Generic configuration directives | ||
The Generic class of options controls much of how the reaper works. There is an automatically generated list of all of these configuration options. We'll only consider the more useful and frequently used options here, the auto-generated list should be regarded as the definitive version.
| ||
Getting feedback | ||
Directives:
Debug. By default, reap doesn't produce that much information about what its doing at all. However, the debug directive provides a means of enabling far more information about the reaping process. It takes as its arguments a list of tags describing debugging information to be displayed. The full list is described in more detail in the programmers documentation. However, both the Fetch (which shows URLs being fetched) and Filter (which shows the URLs which are rejected by the filters) options are very useful.
| ||
Process model | ||
Directives: RunMode,
Socket,
Reapers. The gatherer can run in a number of different process models, which varies the way in which the controller and reaper communicate. In the single threaded model, there is only one controller and reaper, and they both run as part of the same process. In the client/server model there is one controller, and a number of reapers, which communicate with each other using TCP/IP sockets. Client server mode is faster, as it removes any network based delays, but it will impose a bigger resource load on the machine from which you are gathering. When selecting the number of reapers to use in Client server mode, you should be careful to ensure that you are gathering from enough hosts to satisfy them all.
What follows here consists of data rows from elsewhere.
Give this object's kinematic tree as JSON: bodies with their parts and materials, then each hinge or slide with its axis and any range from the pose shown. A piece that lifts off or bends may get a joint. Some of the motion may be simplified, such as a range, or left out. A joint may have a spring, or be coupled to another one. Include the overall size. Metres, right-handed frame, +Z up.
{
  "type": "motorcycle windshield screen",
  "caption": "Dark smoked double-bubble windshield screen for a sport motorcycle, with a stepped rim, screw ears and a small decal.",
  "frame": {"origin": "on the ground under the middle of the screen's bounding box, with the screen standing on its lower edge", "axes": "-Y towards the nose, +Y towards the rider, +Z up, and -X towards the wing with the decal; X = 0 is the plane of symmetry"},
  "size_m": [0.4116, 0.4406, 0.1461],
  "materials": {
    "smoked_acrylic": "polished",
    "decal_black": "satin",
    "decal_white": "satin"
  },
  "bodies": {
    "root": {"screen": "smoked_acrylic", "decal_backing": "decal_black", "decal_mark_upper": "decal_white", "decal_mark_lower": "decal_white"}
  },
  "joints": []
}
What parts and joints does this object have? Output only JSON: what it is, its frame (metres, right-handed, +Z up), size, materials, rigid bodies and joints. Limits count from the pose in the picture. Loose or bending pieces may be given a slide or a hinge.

In particular, even with your Delay set to 0, you can't have more than one reaper gathering from a host at any one time.
| ||
Proxies and hosts | ||
Directives: HttpProxy,
FtpProxy,
NntpServer If your site is firewalled, you may need to gather from behind a proxy server. Similarly, you may need to tell reap where to fetch news articles from. The directives in this section allow you to do that. However, if you are setting your HTTP proxy to a web cache, then be careful, as the fetching pattern exhibited by reap is very different from that of a normal human browser, and may well cause useful objects which should have remained in the cache to be removed to make way for objects which reap will use only once. If you intend doing large scale crawls through such a cache, ask the cache administrator to disable caching for your machine, so that the cache will act as a proxy. The address which you pass to the NNTPserver directive will be used for all news URLs which do not specify a host to fetch from.
| ||
Delays, Timeouts and Intelligent gathering | ||
Directives:
Delay,
Timeout,
NoIms. The time between requests to the same server, the time that a server is allowed to take to respond before we give up on it, and the intelligence of the gathering algorithm can all be controlled with these options. The Delay is the amount of time that we wait between sending a request to a server, and sending another request. For the purposes of delay, a server is a combination of the URL's scheme, host and port. That is, http://example.org/ http://example.org:8080/ and ftp://example.org/ are all different servers. What a reasonable value for delay is is a subject of great contention. If you're gathering from your own servers, you can set this as low as you want. However, when gathering from other people's machines several pieces of net-politeness come into play. Any robot has to be very careful not to overload the server which its fetching from (the server may, after all, be running all sorts of things to serve you your pages). What a reasonable value for not overloading the server is depends a lot on who you ask. Our recommendation is not to lower the Delay from 60 seconds if you're doing any kind of large scale crawling, and to increase it to at least 300 seconds for repeated runs. Timeout specifies exactly that - a time to wait for the server to respond. If the server hasn't replied in that time, the request is rejected, and an attempt made to continue with whatever information was received. IMS gathering, as controlled by the NoIms directive, is a means of making the gathering process more intelligent. Instead of blindly asking for every document that it encounters, even if it has already seen it, IMS gathering makes reap only ask for documents if they have changed since they were last fetched. This greatly speeds up the gathering process, as if the document has not changed, it need not be fetched, and it need not be indexed. Unfortunately, it can also cause problems if the configuration of the summarisation section has been changed - this can result in documents just being skipped as "not modified", and the configuration changes never being notice - hence the ability to disable this gathering method. (IMS = If-Modified-Since)
| ||
System related configuration | ||
Directives: DBType, TemporaryDir These directives provide means of altering some fairly systems specific items. Unless you're having problems with running reap, you probably won't need to change these at all.
|
||